Focus earnings muted by market ahead of $7B deal

With Focus Financial Partners going private in a deal valuing the company at more than $7 billion that's expected to close next quarter, the firm scaled down its first-quarter earnings.

Rudy Adolf, CEO of the New York-based acquirer of registered investment advisory firms, and Chief Financial Officer Jim Shanahan spoke in prepared remarks for less than 10 minutes on an earnings call with analysts after Focus disclosed its first-quarter results on May 4. Just as in the company's fourth-quarter earnings call, neither took any questions after their comments. 

The company isn't releasing forecasts for the second half of the year, and Focus won't disclose its earnings for the next quarter if buyer Clayton, Dubilier & Rice has already closed the acquisition.

Slumping stock and bond values tamped down earnings for Focus, which classifies 75% of its revenues as correlated to markets and gets 96% of its business from wealth management fees. After making more than 290 deals since the firm's launch in 2006, it has 5,900 financial advisors and other employees and 90 partner RIAs. Earlier private equity investors took the firm public in 2018. At the end of the call, Adolf took time to praise the firm's partners.

"It is in environments like we experienced last year when our firm's industry leadership and the value of what they do really shows, positioning them for solid growth and performance as financial markets recover," he said. "[Co-founders] Rajini [Sundar Kodialam], Lenny [Chang] and I could not be prouder of our incredible partnership and the quality of the business the Focus team, together with our partners, has built over the last 18 years. We look forward to continuing to grow and evolve the company and to capitalizing on the substantial growth opportunities that lie ahead of us."

To see the key takeaways for financial advisors and other wealth management professionals from the firm's first-quarter earnings, scroll down the slideshow. For a look at the firm's fourth-quarter earnings statement, click here. To view coverage of the firm's third-quarter results, follow this link.

M&A Deals

So far in 2023, Focus has completed 16 M&A deals, with two of them bringing new RIA partners and the rest of the transactions as "tuck-ins" of teams into the firm's existing advisory practices. The addition of Toronto-based Westcourt Capital Corporation on May 1 is expected to tack on $11.1 million in acquired annual base earnings, Shanahan noted. Another new partner firm that Focus closed on Jan. 1 brought $1.2 million in new annual revenue, he said.

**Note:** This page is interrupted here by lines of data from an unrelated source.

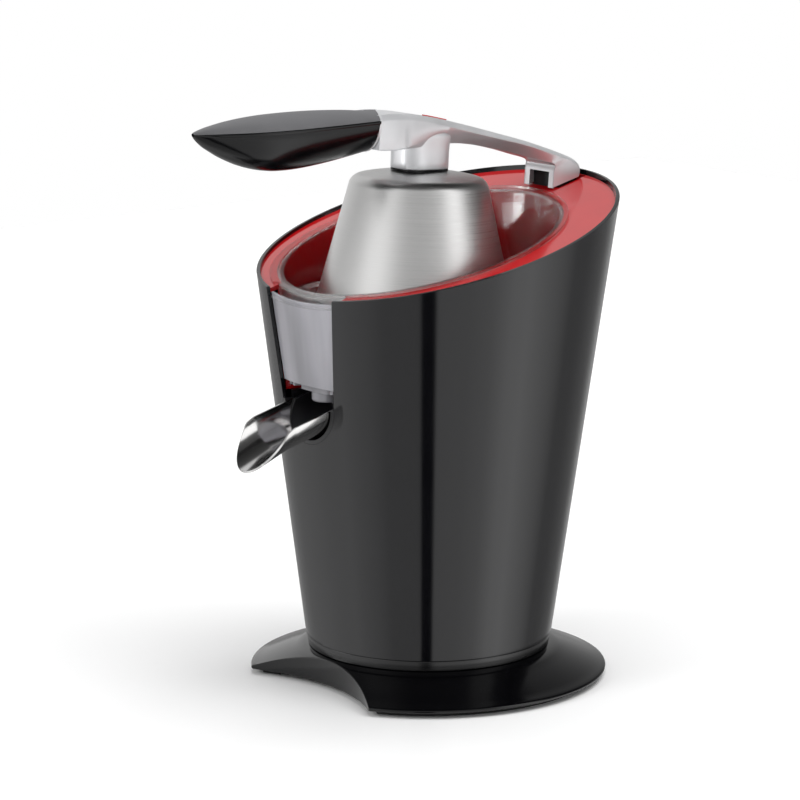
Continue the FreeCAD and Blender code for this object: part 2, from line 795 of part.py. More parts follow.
def grip_section(y, half, low):
    """Half-round section of the grip's lower shell."""
    left = Vec(-half, y, grip_seam_z)
    right = Vec(half, y, grip_seam_z)
    depth = grip_seam_z - low
    points = []
    for angle in (0, 30, 60, 90, 120, 150, 180):
        swing = math.radians(angle)
        points.append(Vec(half * math.cos(swing), y, grip_seam_z - depth * math.sin(swing)))
    return Part.Wire([curve(points), line(left, right)])


def grip_crown(y, half, high):
    """Shallow arched section of the grip's upper shell."""
    left = Vec(-half, y, grip_seam_z)
    right = Vec(half, y, grip_seam_z)
    arc = Part.Arc(right, Vec(0, y, high), left).toShape()
    return Part.Wire([arc, line(left, right)])


# (y, half width, lowest z, highest z) along the grip, from the arm to the tip
grip_stations = [(grip_rear_y, 17.2, 314.4, 336.2), (-66, 18.8, 311.6, 338.3),
                 (-90, 20.2, 308.9, 339.4), (-112, 20.4, 307.6, 339.5), (-128, 18.4, 310.8, 338.9),
                 (-142, 14.4, 314.8, 337.6), (-153, 9.4, 320.0, 335.9), (-160, 5.2, 325.0, 334.4),
                 (grip_front_y, 1.4, 330.8, 333.0)]


def grip_lower():
    """Glossy lower shell of the grip."""
    sections = [grip_section(y, half, low) for y, half, low, high in grip_stations]
    return Part.makeLoft(sections, True, True).cut(tang(0.15)).cut(grip_screws())


def grip_upper():
    """Soft upper shell of the grip."""
    sections = [grip_crown(y, half, high) for y, half, low, high in grip_stations]
    return Part.makeLoft(sections, True, True)


def grip_screws():
    """Two screws up through the grip into the arm's tongue."""
    screws = []
    for y in (-70, -112):
        screws.append(cyl(1.5, 317, 324, 0, y).fuse(cyl(3.0, 315, 317, 0, y)))
    return Part.makeCompound(screws)


# ---------------------------------------------------------------- spout
def spout_half_pipe(shrink, reach):
    """Solid of the spout's channel, level with its top edges, made smaller by shrink."""
    wide = spout_half - shrink
    deep = spout_depth - shrink
    ellipse = Part.Ellipse(Vec(0, 0, 0), wide, deep)
    face = Part.Face(Part.Wire(ellipse.toShape()))
    pipe = face.extrude(Vec(0, 0, reach))
    pipe.rotate(Vec(0, 0, 0), X_AXIS, 90)
    pipe.rotate(Vec(0, 0, 0), X_AXIS, spout_slope_deg)
    pipe.translate(Vec(0, spout_pin_y + 4, 178.9))
    return pipe


def spout_side_cut():
    """What is left under the spout's top edges, with the rounded drop at the nose."""
    rear = spout_pin_y + 4
    slope = math.tan(math.radians(spout_slope_deg))
    bend_y = -111.0
    bend_z = 178.9 - (rear - bend_y) * slope
    edges = [line(yz(rear, 178.9), yz(bend_y, bend_z)),
             curve([yz(bend_y, bend_z), yz(-120.5, bend_z - 5.0), yz(-129, bend_z - 12.5),
                    yz(-138, bend_z - 24)]),
             line(yz(-138, bend_z - 24), yz(-138, 120)), line(yz(-138, 120), yz(rear, 120)),
             line(yz(rear, 120), yz(rear, 178.9))]
    return extruded_yz(edges, 40)


def spout_nose_plan():
    """Plan of the spout with its rounded nose."""
    middle = -110.0
    nose = Part.Ellipse(Vec(0, spout_nose_y, 100), Vec(spout_half + 1.5, middle, 100),
                        Vec(0, middle, 100))
    plan = Part.Face(Part.Wire(nose.toShape())).extrude(Vec(0, 0, 120))
    return plan.fuse(block(-30, 30, middle, -40, 100, 220))


def spout_shell(outer, inner):
    """Channel between two shrinks, trimmed to the spout's outline."""
    shell = spout_half_pipe(outer, 90).cut(spout_half_pipe(inner, 100))
    shell = shell.common(spout_side_cut()).common(spout_nose_plan())
    return shell.cut(cross_cyl(1.55, 40, spout_pin_y, spout_pin_z))


def spout():
    """Polished steel pouring channel."""
    return spout_shell(0, spout_wall)


def spout_carrier():
    """Black liner of the spout's rear end, which turns on the pin."""
    liner = spout_shell(spout_wall, spout_wall + 1.5)
    return liner.common(block(-40, 40, -90, -40, 100, 220))


def spout_pin():
    """Pin of the spout."""
    return cross_cyl(1.5, 23.9, spout_pin_y, spout_pin_z)


PIECES = {
    "foot_ring": foot_ring, "base_disc": base_disc, "base_plate": base_plate,
    "base_screws": base_screws, "cord_inlet": cord_inlet, "body_shell": body_shell,
    "trim_band": trim_band, "spout_bezel": spout_bezel, "spout_chamber": spout_chamber,
    "red_deck": red_deck, "hinge_pedestal": hinge_pedestal, "pedestal_screws": pedestal_screws,
    "hinge_pin": hinge_pin, "juice_bowl": juice_bowl, "strainer": strainer,
    "strainer_ring": strainer_ring, "juicing_cone": juicing_cone, "drive_shaft": drive_shaft,
    "output_gear": output_gear, "idler_gear": idler_gear, "idler_pin": idler_pin,
    "motor_pinion": motor_pinion, "switch_yoke": switch_yoke, "yoke_spring": yoke_spring,
    "shaft_bushes": shaft_bushes, "shaft_seal": shaft_seal, "gearbox_housing": gearbox_housing,
    "gearbox_cover": gearbox_cover, "gearbox_screws": gearbox_screws, "micro_switch": micro_switch,
    "motor_frame": motor_frame, "motor_can": motor_can, "motor_bell": motor_bell, "stator": stator,
    "rotor_core": rotor_core, "motor_shaft": motor_shaft, "motor_bushes": motor_bushes,
    "terminal_block": terminal_block, "lever_arm": lever_arm, "lever_neck": lever_neck,
    "press_dome": press_dome, "dome_hub": dome_hub, "press_cup": press_cup,
    "release_button": release_button, "button_spring": button_spring, "grip_lower": grip_lower,
    "grip_upper": grip_upper, "grip_screws": grip_screws, "spout": spout,
    "spout_carrier": spout_carrier, "spout_pin": spout_pin,
}

os.makedirs(OUT, exist_ok=True)
for name, build in PIECES.items():
    piece = build()
    save(name, piece)
    box = piece.BoundBox
    print(f"{name:16s} solids {len(piece.Solids)} valid {piece.isValid()} volume {piece.Volume:10.1f} "
          f"x {box.XMin:7.1f} {box.XMax:7.1f} y {box.YMin:7.1f} {box.YMax:7.1f} "
          f"z {box.ZMin:6.1f} {box.ZMax:6.1f}")
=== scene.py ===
"""Studio scene of a lever citrus press juicer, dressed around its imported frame.

Sizes in the classes are millimetres in the frame's own axes: Z up, the spout towards -Y,
the lever's hinge towards +Y.  Meshes are laid in metres.
"""
import logging
import math
from dataclasses import dataclass
from enum import Enum
from typing import Callable, Sequence

import bmesh
import bpy
from mathutils import Matrix, Vector


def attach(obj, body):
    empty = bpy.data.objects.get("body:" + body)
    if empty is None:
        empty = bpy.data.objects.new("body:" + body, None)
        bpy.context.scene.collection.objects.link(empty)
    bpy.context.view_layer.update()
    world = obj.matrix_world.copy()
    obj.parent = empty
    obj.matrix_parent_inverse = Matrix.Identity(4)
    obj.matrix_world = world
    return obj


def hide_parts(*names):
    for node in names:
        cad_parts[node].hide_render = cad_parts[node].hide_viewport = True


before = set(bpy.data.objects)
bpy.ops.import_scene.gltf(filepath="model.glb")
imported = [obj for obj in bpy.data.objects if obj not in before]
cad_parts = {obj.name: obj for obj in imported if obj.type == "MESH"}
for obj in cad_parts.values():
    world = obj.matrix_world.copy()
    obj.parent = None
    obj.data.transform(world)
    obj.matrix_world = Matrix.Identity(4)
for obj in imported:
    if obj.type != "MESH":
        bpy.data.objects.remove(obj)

log = logging.getLogger("juicer")
MM = 0.001
MERGE_DISTANCE = 2e-6
SHARP_ANGLE = math.radians(32)
PATTERN_LOW, PATTERN_HIGH = 0.3, 0.7
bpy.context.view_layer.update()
Place = tuple[float, float, float]
Colour = tuple[float, float, float]
Mesh = bmesh.types.BMesh


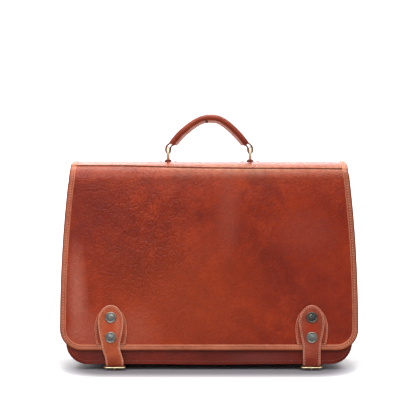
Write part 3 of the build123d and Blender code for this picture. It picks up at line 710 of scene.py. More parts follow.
def flap_profile(x):
    """q, y and z from the bottom of the face, round the bend and over the crown."""
    crease_y = float(np.interp(x, CREASE_X, CREASE_Y))
    bend_y = crease_y - CREASE_BEFORE
    step = CREASE_DEPTH * (0.25 + 0.75 * float(ease((204 - abs(x)) / 14)))
    bend_z = float(crown_z(bend_y)) - step
    face_angle = math.pi / 2 - FRONT_LEAN

    def bend_from(angle):
        """Gap to the face, v where the bend meets it, and the bend's centre."""
        centre_y = bend_y + BEND_R * math.sin(angle)
        centre_z = bend_z - BEND_R * math.cos(angle)
        end_y = centre_y - BEND_R * math.sin(face_angle)
        end_z = centre_z + BEND_R * math.cos(face_angle)
        v = (end_z - FRONT_BOTTOM_Z - FLAP_N * SIN_FRONT) / COS_FRONT
        return end_y - front_plane(v, FLAP_N)[0], v, centre_y, centre_z

    # halve the range until the bend is tangent to the face
    low, high = math.radians(2), math.radians(80)
    for _ in range(50):
        angle = (low + high) / 2
        if bend_from(angle)[0] > 0:
            high = angle
        else:
            low = angle
    _, face_top, centre_y, centre_z = bend_from(angle)

    face = front_plane(np.r_[np.linspace(0, Q_FACE, 51), after(Q_FACE, face_top, 7)], FLAP_N)
    bend = after(face_angle, angle, 21)
    t = after(0, 1, 13)
    groove_y = bend_y + (crease_y + CREASE_AFTER - bend_y) * t
    depth = (step * (1 - ease((t - 0.46) / 0.26))
             + 0.55 * step * np.exp(-((t - 0.40) / 0.14) ** 2))
    crown_y = after(crease_y + CREASE_AFTER, 44.0, 41)
    q = np.r_[np.linspace(0, Q_FACE, 51), after(Q_FACE, Q_BEND, 7), after(Q_BEND, Q_CREASE, 21),
              after(Q_CREASE, Q_CROWN, 13), after(Q_CROWN, Q_END, 41)]
    y = np.r_[face[0], centre_y - BEND_R * np.sin(bend), groove_y, crown_y]
    z = np.r_[face[1], centre_z + BEND_R * np.cos(bend), crown_z(groove_y) - depth,
              crown_z(crown_y)]
    return q, y, z


FLAP_Y = np.zeros((len(GRID_X), len(GRID_Q)))
FLAP_Z = np.zeros_like(FLAP_Y)
for i, x in enumerate(GRID_X):
    q, y, z = flap_profile(x)
    FLAP_Y[i], FLAP_Z[i] = np.interp(GRID_Q, q, y), np.interp(GRID_Q, q, z)


def crown_q(y):
    """q on the crown at y, in the middle of the bag."""
    crown = GRID_Q >= Q_CROWN
    return float(np.interp(y, FLAP_Y[len(GRID_X) // 2][crown], GRID_Q[crown]))


def flap_table(x, q):
    """(y, z) of the flap, interpolated both ways."""
    column = np.clip((x - GRID_X[0]) / (GRID_X[1] - GRID_X[0]), 0, len(GRID_X) - 1.001)
    i = column.astype(int)
    tx = column - i
    j = np.clip(np.searchsorted(GRID_Q, q, side="right") - 1, 0, len(GRID_Q) - 2)
    tq = (q - GRID_Q[j]) / (GRID_Q[j + 1] - GRID_Q[j])

    def between(table):
        return ((table[i, j] * (1 - tx) + table[i + 1, j] * tx) * (1 - tq)
                + (table[i, j + 1] * (1 - tx) + table[i + 1, j + 1] * tx) * tq)
    return between(FLAP_Y), between(FLAP_Z)


def undulation(x, q):
    """How far the supple flap stands off its flat shape."""
    middle = ease((q - 95) / 60) * ease((266 - q) / 40)
    belly = 1.9 * middle * (1 - np.clip(np.abs(x) / 205, 0, 1) ** 4)
    broad = (0.55 * np.sin(x / 47.0 + 0.8 + q / 160) + 0.4 * np.sin(x / 26.0 - q / 70 + 2.0)
             + 0.3 * np.sin(q / 38.0 + x / 90))
    left_fold = (0.8 * np.exp(-((x + 178) / 8.5) ** 2)
                 * ease((q - 40) / 40) * ease((235 - q) / 70))
    right_fold = (0.5 * np.exp(-((x - 182) / 8.0) ** 2)
                  * ease((q - 60) / 40) * ease((240 - q) / 70))
    ripple = (0.14 * np.sin(x / 9.5 + 1.7 * np.sin(q / 31))
              * np.sin(q / 12.0 + 1.3 * np.sin(x / 24)))
    return belly + (broad + left_fold + right_fold + ripple) * middle * 0.8


def flap_at(x, q, n=0.0):
    """Points and normals on the flap, n outside its surface."""
    x, q = np.broadcast_arrays(np.asarray(x, float), np.asarray(q, float))
    y0, z0 = flap_table(x, q - 0.35)
    y1, z1 = flap_table(x, q + 0.35)
    y, z = flap_table(x, q)
    length = np.hypot(y1 - y0, z1 - z0)
    normal_y, normal_z = -(z1 - z0) / length, (y1 - y0) / length
    n = n + undulation(x, q)
    # the ends of the top droop a little
    z = z - 2.2 * ease((q - 266) / 14) * (np.clip(np.abs(x) - 184, 0, 14) / 14) ** 2
    return xyz(x, y + normal_y * n, z + normal_z * n), xyz(0.0, normal_y, normal_z)


# ---------------------------------------------------------------- sheets
def sheet(name, surface, width_at, rows, material, outer, inner, columns=70, edge=0.6,
          inner_material=None, attributes=None):
    """Outer and inner faces at the given offsets, joined round a softened edge.

    attributes maps names to functions of (x, q).
    """
    rows = np.asarray(rows, float)
    x = width_at(rows)[:, None] * np.linspace(-1, 1, columns + 1)
    q = np.broadcast_to(rows[:, None], x.shape)
    outer_n, inner_n = np.full(x.shape, float(outer)), np.full(x.shape, float(inner))
    outer_n[:, [0, -1]] -= edge
    inner_n[:, [0, -1]] += edge * 0.6
    outer_n[[0, -1]] -= edge * 0.8
    inner_n[[0, -1]] += edge * 0.5
    verts = np.concatenate([surface(x, q, n)[0].reshape(-1, 3) for n in (outer_n, inner_n)])
    uv = np.tile(np.stack([x, q], -1).reshape(-1, 2), (2, 1))

    row_count, size = x.shape
    under = row_count * size
    faces, face_materials = [], []
    for i in range(row_count - 1):
        for j in range(size - 1):
            a = i * size + j
            b = a + size
            faces += [(a, a + 1, b + 1, b), (under + a, under + b, under + b + 1, under + a + 1)]
            face_materials += [0, 1]
    rim = (list(range(size)) + [i * size + size - 1 for i in range(1, row_count)]
           + [(row_count - 1) * size + j for j in range(size - 2, -1, -1)]
           + [i * size for i in range(row_count - 2, 0, -1)])
    for a, b in zip(rim, rim[1:] + rim[:1]):
        faces.append((a, a + under, b + under, b))
        face_materials.append(0)
    values = {key: value(uv[:, 0], uv[:, 1]) for key, value in (attributes or {}).items()}
    return make_object(name, verts, faces, [material, inner_material or material], uv=uv,
                       face_materials=face_materials, attributes=values)


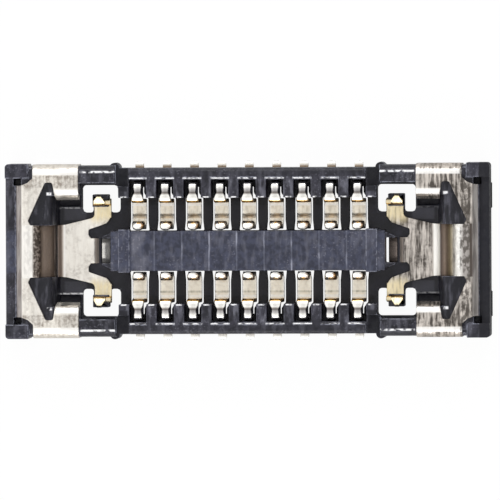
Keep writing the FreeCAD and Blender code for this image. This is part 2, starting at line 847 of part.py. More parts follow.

Last year, the firm completed two dozen transactions, which was a 37% dropoff from its volume in 2021. At the end of the first quarter, Focus had 89 partner RIAs, compared to 84 at the same time in 2022.

Cash on hand

Net cash provided by operating activities climbed 5% year over year to $290 million in the first quarter, while cash flow available for capital allocation ticked up 1% to $303.9 million. The firm's loan agreements and accompanying undrawn revolving capital amounts to more than $850 million in "available firepower as we anticipate another strong year of M&A activity," Shanahan said.

Leverage

At the end of the first quarter, Focus had debt outstanding under those credit facilities of $2.7 billion with a net leverage ratio (obligations minus cash divided by earnings) of 4.41. The company seeks to restrict that ratio to between 3.5 and 4.5 as "the appropriate range for our business given our highly acquisitive nature," according to its earnings statement.

Expenses

The firm's costs in the first quarter included $26.1 million in "earnout" payments to Focus partners and another $12.5 million in deferred acquisition outlays, Shanahan noted. As a whole, operating expenses tumbled by 14% year over year to $463.2 in the period, due to lower costs in five of the six areas broken out by the company's earnings statement. Compensation, the largest type of expense, dropped by 12% to $181.8 million due to lower stock and bond values that are tied to the advisory fees collected by partner RIAs through Focus.

Bottom line

The company generated adjusted earnings before interest, tax, depreciation and amortization of $132.5 million on revenue of $557.5 million in the first quarter. Adjusted EBITDA ticked down 2% and revenue rose 4%.

Remark

Focus is growing through the reach of "the largest M&A team in the independent wealth management space," Adolf said.

"Our differentiated ability to source structure and execute these transactions remains a core element of our value proposition to growth-oriented firms," he said. "We believe that the flight to comprehensive, unconflicted advice will continue to accelerate due to last year's market correction, leading to substantial growth in client assets managed by the RIA industry as experienced in prior cycles."